The mortality rate among females was extremely high. A large proportion of the population became bisexual, then increasingly homosexual, and finally asexual. There was a breakdown in maternal behavior. Mothers stopped caring for their young, stopped building a nest for them and even began to attack them, resulting in a 96 percent mortality rate in the two crowded pens. Calhoun coined a term — “behavioral sink” — to describe the decay.

The Baron continues:

As later sociological studies observed, crowding in the city centers was reduced as the affluence of Western society increased. More and more people developed the ability to migrate out of high-density areas and move to the suburbs and the edge cities where there was more living space.

During the intervening four decades, however, every single indicator of a human behavioral sink has increased.

Fertility has dropped to catastrophically low levels across the entire Western world, to the extent that some cultures are at risk of disappearing permanently.

Promiscuity is rampant, and children become sexually active at ever-earlier ages. Sexual deviance, particularly homosexuality, has not only increased, it has moved from being illegal and socially disapproved of, through tolerance, then acceptance, until finally it is celebrated and even considered normative in some places.

Gang-related behavior and violence is at epidemic levels. In parts of Europe the violent crime rate has increased to a point that would have been unimaginable just a generation ago.

What Baron Bodissey postulates is that it is not the overcrowding that is doing this, but too much social stimulation - the increase in unwanted contacts with fellow members of the group.

He's obviously correct about the overcrowding..but is the social stimulation really at fault? I would point out that an area where fertility rates are high (although a number of other pathologies exist) is the Muslim world, where there is a great deal of unwanted social stimulation because of the generally crowded conditions of life there.

Fertility rates are also up in the Hispanic societies, where a number of conditions are very similar.

It might be as simple as the fact that our liberal elites in Western society are so heavily invested in same sex marriage and abortion. In Russia, for example, there are estimates that 70% of the pregnancies in non-Muslim Russia end in abortion.

Women simply tend to have less children in times of turmoil...sort of an automatic defense when the times are not conducive to raising children. Lowered fertility rates are also a matter of decisions NOT to have children, particularly in Europe.

I see these as definitely reversible trends.

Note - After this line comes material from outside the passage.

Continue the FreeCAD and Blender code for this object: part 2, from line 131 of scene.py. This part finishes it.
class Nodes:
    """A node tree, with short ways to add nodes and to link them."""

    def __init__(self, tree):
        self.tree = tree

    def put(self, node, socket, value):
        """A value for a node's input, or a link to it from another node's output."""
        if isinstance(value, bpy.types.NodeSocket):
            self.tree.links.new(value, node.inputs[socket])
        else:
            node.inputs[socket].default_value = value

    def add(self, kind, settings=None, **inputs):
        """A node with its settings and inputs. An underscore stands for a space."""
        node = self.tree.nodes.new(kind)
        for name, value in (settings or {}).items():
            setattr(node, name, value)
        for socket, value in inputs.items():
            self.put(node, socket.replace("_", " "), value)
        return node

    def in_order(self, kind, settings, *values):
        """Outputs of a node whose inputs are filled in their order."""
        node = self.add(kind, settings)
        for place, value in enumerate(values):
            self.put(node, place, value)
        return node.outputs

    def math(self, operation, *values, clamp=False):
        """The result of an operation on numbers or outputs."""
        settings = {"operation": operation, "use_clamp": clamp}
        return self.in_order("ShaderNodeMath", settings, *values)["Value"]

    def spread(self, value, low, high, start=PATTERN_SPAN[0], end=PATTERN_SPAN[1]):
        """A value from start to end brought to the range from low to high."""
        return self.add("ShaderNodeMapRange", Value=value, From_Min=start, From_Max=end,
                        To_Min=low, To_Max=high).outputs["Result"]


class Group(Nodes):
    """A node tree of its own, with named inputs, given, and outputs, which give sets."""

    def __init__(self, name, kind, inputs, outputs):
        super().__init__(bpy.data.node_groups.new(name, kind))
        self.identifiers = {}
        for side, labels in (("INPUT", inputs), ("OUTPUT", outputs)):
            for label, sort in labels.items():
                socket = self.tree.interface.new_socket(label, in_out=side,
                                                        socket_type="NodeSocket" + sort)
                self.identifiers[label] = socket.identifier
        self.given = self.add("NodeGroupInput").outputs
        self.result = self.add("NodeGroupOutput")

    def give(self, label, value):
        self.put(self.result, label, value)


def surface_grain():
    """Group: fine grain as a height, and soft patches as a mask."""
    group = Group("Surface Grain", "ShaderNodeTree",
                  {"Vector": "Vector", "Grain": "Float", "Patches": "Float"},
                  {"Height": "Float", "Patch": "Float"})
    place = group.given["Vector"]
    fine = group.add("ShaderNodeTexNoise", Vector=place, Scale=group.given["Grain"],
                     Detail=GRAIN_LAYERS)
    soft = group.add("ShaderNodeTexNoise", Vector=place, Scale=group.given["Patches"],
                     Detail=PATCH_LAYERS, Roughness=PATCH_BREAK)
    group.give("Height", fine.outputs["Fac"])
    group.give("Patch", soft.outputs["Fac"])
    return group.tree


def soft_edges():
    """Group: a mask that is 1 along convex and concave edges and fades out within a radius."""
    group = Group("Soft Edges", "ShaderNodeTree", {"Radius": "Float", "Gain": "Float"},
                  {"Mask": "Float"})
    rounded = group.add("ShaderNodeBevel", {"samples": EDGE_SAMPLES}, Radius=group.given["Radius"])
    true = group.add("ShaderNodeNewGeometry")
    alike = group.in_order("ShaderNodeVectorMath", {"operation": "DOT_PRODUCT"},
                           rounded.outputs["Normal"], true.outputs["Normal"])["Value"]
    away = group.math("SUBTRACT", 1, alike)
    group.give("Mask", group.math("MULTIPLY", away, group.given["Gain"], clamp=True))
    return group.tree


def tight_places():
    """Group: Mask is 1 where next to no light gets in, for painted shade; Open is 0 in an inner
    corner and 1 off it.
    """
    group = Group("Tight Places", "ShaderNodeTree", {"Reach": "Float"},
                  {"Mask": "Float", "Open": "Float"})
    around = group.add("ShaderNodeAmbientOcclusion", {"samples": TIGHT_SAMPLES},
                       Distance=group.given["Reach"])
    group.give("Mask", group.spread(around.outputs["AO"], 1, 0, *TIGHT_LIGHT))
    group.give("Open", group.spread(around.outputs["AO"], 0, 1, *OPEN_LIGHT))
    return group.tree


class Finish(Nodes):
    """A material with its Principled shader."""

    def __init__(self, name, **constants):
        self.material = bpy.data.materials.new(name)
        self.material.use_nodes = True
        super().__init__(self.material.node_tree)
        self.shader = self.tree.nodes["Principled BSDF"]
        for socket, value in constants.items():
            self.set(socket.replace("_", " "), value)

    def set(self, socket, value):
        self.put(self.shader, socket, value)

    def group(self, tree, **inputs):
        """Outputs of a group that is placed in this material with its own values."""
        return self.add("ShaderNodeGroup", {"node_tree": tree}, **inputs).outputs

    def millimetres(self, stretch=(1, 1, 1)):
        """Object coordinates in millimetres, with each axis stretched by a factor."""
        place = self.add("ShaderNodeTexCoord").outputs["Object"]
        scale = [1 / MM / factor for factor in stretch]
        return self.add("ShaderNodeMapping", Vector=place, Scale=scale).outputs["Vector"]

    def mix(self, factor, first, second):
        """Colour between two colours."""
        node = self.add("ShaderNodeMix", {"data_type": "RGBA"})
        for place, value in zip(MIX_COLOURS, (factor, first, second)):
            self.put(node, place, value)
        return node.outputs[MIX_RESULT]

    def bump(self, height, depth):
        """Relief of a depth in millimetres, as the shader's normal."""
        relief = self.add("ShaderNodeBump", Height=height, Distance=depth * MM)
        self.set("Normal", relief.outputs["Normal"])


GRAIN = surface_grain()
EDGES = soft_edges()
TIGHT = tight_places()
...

The Baron sees the following:
Calhoun’s rat populations were so damaged by their behavioral sink that the population never recovered. But the conditions he imposed upon his rats were totally artificial, and would never occur in nature. It seems likely that under natural circumstances the “sink” behaviors would induce a dieback and a population collapse, but one from which the group could recover.

If the human analogy holds, then sometime in the next twenty to sixty years we will face a catastrophic worldwide collapse of the population, coupled with a radical transformation of our social environment so that the burden of excessive unwanted social interactions will be relieved.

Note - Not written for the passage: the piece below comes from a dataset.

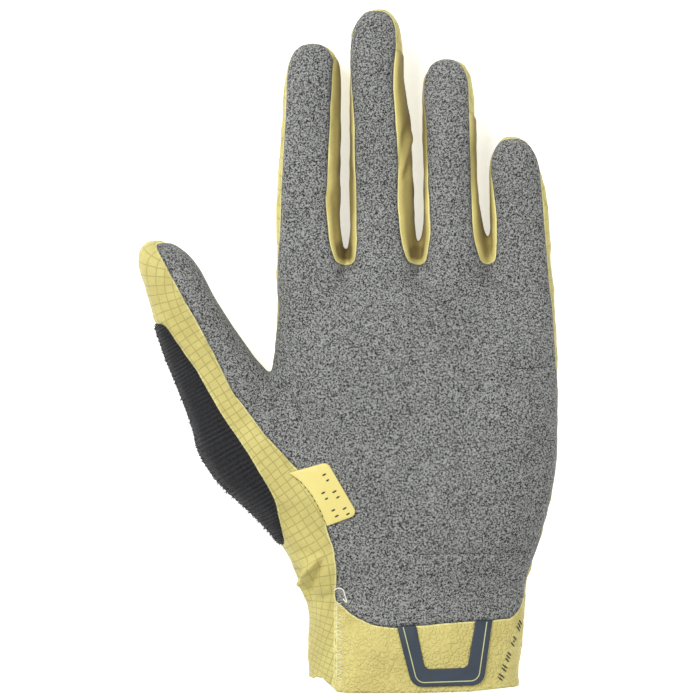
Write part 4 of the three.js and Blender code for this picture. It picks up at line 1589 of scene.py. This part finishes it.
@dataclass
class TerryFringe:
    """Short loose loops of terry along the outer edge of the thumb wipe."""

    count: int = 420
    length: float = 1.0 * MM
    radius: float = 0.13 * MM
    taper: float = 0.35
    seed: int = 7
    lean: float = 0.25
    sunk: float = 0.3
    steepness: tuple[float, float] = (-0.5, 0.45)
    outwards: float = -0.2
    lowest: float = 2 * MM

    def build(self, wipe: Piece, wardrobe: Wardrobe) -> Piece:
        """Scatters the loops over the wipe's outer border.

        Args:
            wipe: The cloth that they stand on.
            wardrobe: Where the material comes from.

        Returns:
            All the loops as one piece.
        """
        chance = np.random.default_rng(self.seed)
        low, high = self.steepness
        sides = [
            v
            for v in wipe.data.vertices
            if low < v.normal.z < high and v.normal.x < self.outwards and v.co.z > self.lowest
        ]
        work = bmesh.new()
        for k in chance.choice(len(sides), min(self.count, len(sides)), replace=False):
            vert = sides[int(k)]
            lean = Vector(chance.normal(0, self.lean, 3))
            out = (vert.normal + lean).normalized()
            turn = out.to_track_quat("Z", "Y").to_matrix().to_4x4()
            long = self.length * float(chance.uniform(0.5, 1.1))
            at = Matrix.Translation(vert.co + out * long * self.sunk)
            bmesh.ops.create_cone(
                work, segments=4, radius1=self.radius, radius2=self.radius * self.taper, depth=long,
                cap_ends=True, matrix=at @ turn,
            )
        fringe = kept_mesh(work, "terry_fringe")
        piece = add_object("terry_fringe", fringe, TERRY, wardrobe)
        fringe.uv_layers.new(name="pattern")
        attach(piece, "root")
        return piece


@dataclass
class Stage:
    """The pale floor, the soft lights and the camera over the palm."""

    camera_height: float = 4.0
    view_width: float = 700 * PIXEL
    view_middle: Pixel = (350, 350)
    focus_height: float = 0.012
    sensor: float = 36.0
    floor_half: float = 3.0
    daylight: float = 0.5

    def build(self, wardrobe: Wardrobe) -> None:
        """Adds the floor, lights and camera."""
        sheet = bmesh.new()
        bmesh.ops.create_grid(sheet, x_segments=1, y_segments=1, size=self.floor_half)
        add_object("floor", kept_mesh(sheet, "floor"), FLOOR, wardrobe)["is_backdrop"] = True
        world = bpy.data.worlds.new("studio")
        world.use_nodes = True
        sky = world.node_tree.nodes["Background"]
        sky.inputs[0].default_value = WHITE
        sky.inputs[1].default_value = self.daylight
        bpy.context.scene.world = world
        self.lamp("key", (-0.55, 0.5, 0.9), 0.5, 12.0)
        self.lamp("fill", (0.6, -0.3, 1.0), 0.9, 5.0)
        data = bpy.data.cameras.new("camera")
        data.sensor_width = self.sensor
        distance = self.camera_height - self.focus_height
        data.lens = data.sensor_width * distance / self.view_width
        data.clip_end = 20.0
        camera = bpy.data.objects.new("camera", data)
        camera.location = photo_point(*self.view_middle, self.camera_height)
        bpy.context.scene.collection.objects.link(camera)
        bpy.context.scene.camera = camera
        bpy.context.scene.view_settings.view_transform = "Standard"

    @staticmethod
    def lamp(name: str, place: tuple[float, float, float], size: float, power: float) -> None:
        """Adds a square lamp that faces the glove.

        Args:
            name: The lamp's name.
            place: Where it hangs, in metres.
            size: The length of its sides.
            power: How strong it is, in watts.
        """
        data = bpy.data.lights.new(name, "AREA")
        data.size = size
        data.energy = power
        lamp = bpy.data.objects.new(name, data)
        lamp.location = place
        lamp.rotation_euler = (-Vector(place)).to_track_quat("-Z", "Y").to_euler()
        bpy.context.scene.collection.objects.link(lamp)


def main() -> None:
    """Builds the glove from the skin outwards."""
    logging.basicConfig(level=logging.INFO, format="%(name)s: %(message)s")
    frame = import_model()
    wardrobe = Wardrobe(Effects())
    Stage().build(wardrobe)
    skin = GloveSkin()
    skin.build(frame)
    cut = (
        ClothPanel(Panel.PALM, SUEDE, "suede", 1.2 * MM, proud=0.2 * MM),
        ClothPanel(Panel.BACK, RIPSTOP, "ripstop", 1.0 * MM),
        ClothPanel(Panel.GUSSET_A, KNIT, "ripstop", 0.9 * MM),
        ClothPanel(Panel.GUSSET_B, KNIT, "ripstop", 0.9 * MM),
        ClothPanel(Panel.GUSSET_C, KNIT, "ripstop", 0.9 * MM),
        ClothPanel(Panel.THUMB, RIPSTOP, "ripstop", 1.0 * MM),
        ClothPanel(
            Panel.WIPE, TERRY, "terry", 1.4 * MM, 0.35 * MM, rib_pitch=1.45 * MM, rib_height=0.16 * MM,
        ),
        ClothPanel(Panel.CUFF, STRETCH, "stretch_cloth", 1.3 * MM),
    )
    made = {panel.panel: panel.build(skin, wardrobe) for panel in cut}
    Trims().build(Ground(skin.tree()), wardrobe)
    TerryFringe().build(made[Panel.WIPE], wardrobe)
    bpy.data.meshes.remove(skin.mesh)
    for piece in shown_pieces():
        LOG.info("%s: %d faces", piece.name, len(piece.data.polygons))


if __name__ == "__main__":
    main()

If I am correct, a period of unimaginable human suffering and devastation lies ahead. But beyond the horror lies the chance for a rebirth of civilization. Those who survive will be able to live in a world that is less burdened with pathological levels of stimuli and is thus more conducive to the formation of social structures that align with the instinctual needs of the human species. We will be starting over.

It brings to mind Isaiah 37:31:

And the surviving remnant of the house of Judah shall again take root downward and bear fruit upward.

What say you?

please helps me write more gooder!

1 comment:

B.Poster said...

"What say you?" This is certainly a very interesting article. I have some thoughts on this but I'm not sure how to put thme together in a coherent way at this point. I am going to do some research on this before commenting further. For now, I would say this article explains part of the situation but not all of it.